In standardized test scores, there was an 8 percent increase in English, 25 percent increase in math and an 18 percent increase in reading, for students who participated in the program for a year.

But, in 2004, Governor Arnold Schwarzenegger eliminated $1 million in legislative funding for local grants form the California Arts Council Budget, and a $6 million Arts Work Program from the California Department of Education, according to the California Alliance for Arts Education.

Gov. Schwarzenegger’s explanation for this cut was : “During this time of fiscal difficulties, these funds should be spent for educational priorities agreed to with education leaders to provide more flexible funding so local schools can fund their most important needs,” according to the California Alliance for Arts Education.
Bates said it is perceptions of arts education such as this that is depriving children of the opportunity to be creative, a skill that helps them be better students.

People don’t understand the value of arts education, Bates said. “I’ve seen it change lives and transform people. Art is a healing activity.”

Bates said he has seen kids come into the program and leave better students, and it has also helped some of them get through difficult times in their lives.

One of those children, Bates said, was a young man who had watched his father shoot himself and commit suicide.
“We didn’t ask him about it. We just kept giving him art assignments. I think it helped him in the end,” Bates said.
Beth Tischler, a spokesperson for the program, said Inner City Arts is the only school in the nation where children can participate during the school day. Students come to the facilities twice a day for seven to ten weeks.

“All of the schools are about a five to seven mile radius away from the program,” Tischler said.

Over 90 percent of the students are Latino and most of them speak English as a second language. Tischler said as a result, they often struggle to learn basic skills in school.

As a result, many of the students have used what they’ve learned in the program to increase their proficiency in math, science and reading, Tischler said.

For example, Tischler said, a young girl who took a painting class was having a difficult time with math in school. She mixed red and white paint together and made pink paint, and suddenly addition, which had been confusing to her, clicked.

“She said ‘one red plus one white equals pink. This is math!’ Tischler said.

In addition to several arts rooms inside the facility, there is a mirrorless dance studio which Tischler said was left without mirrors so students aren’t concerned with what they looked like when they’re dancing or if they are getting the steps right. She said their dance classes are more about letting the students express themselves.

“It’s about putting stories into movements,” Tischler said.

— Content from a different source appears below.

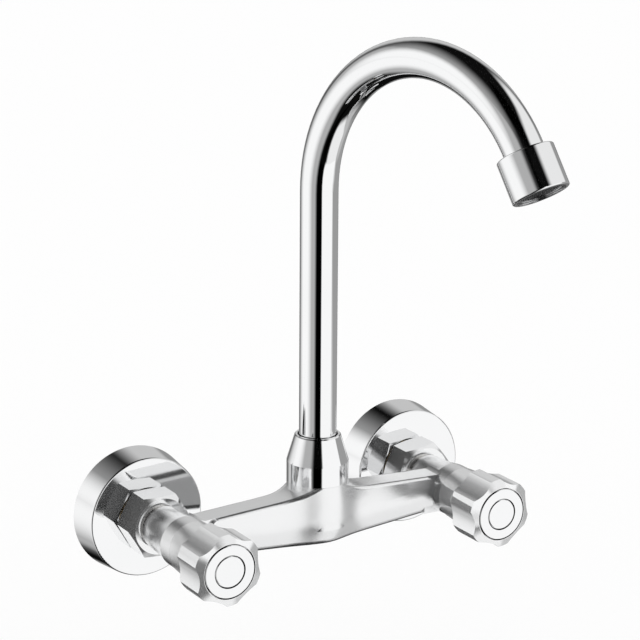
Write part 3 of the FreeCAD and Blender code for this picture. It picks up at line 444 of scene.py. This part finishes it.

Inner City Arts has a staff over 20 and a $1.5 million annual budget. They have a $10 million expansion of the facility in the works, which will span over 40,000 square feet and allow them to double the amount of children they serve.
There will be a new theater center, an expansion of the Ceramics Studio, a library and conference center, a children’s community garden, a grand courtyard and a reception and administrative center.

Alyson Iwamoto has been a ceramics instructor at Inner City Arts for four years. She studied ceramics at Long Beach State University before becoming a teacher for the program.

“I’ve learned so much from these children, about the area and the community,” Iwamoto said.

Some of her students attend Central City Elementary School where 95 percent of the children are homeless and they only have a book bag and a cubby to their name, Iwamoto said.

But, when they come to Inner City Arts, they can forget about the things they don’t have and focus on what they will achieve.
“They are excited about learning. They want to be incredible,” Iwamoto said.

Inner City Arts estimates that at least one-third of the children they serve are homeless and the majority live within walking distance of the facility.

All of those children participate in free or reduced lunch programs. To qualify for that program, a single parent with one child must earn less than $12,830 a year.

Iwamoto said the ceramics that her students make serve as self-portraits, and that often, when they make ceramics of themselves, they have wings or some other type of super feature.

She talked about one day when all of the students were asked to build houses from clay. She said one student said “I’m making a broken home.”

She said she helped him make the broken home that he built whole again.
Iwamoto said many people have asked her what her dream job would be if she could have it. “I told them it would be to work with the community, to help people and to do art.” Iwamoto looked around the ceramics studio, full of children’s artistic creations, and said, “This is it.”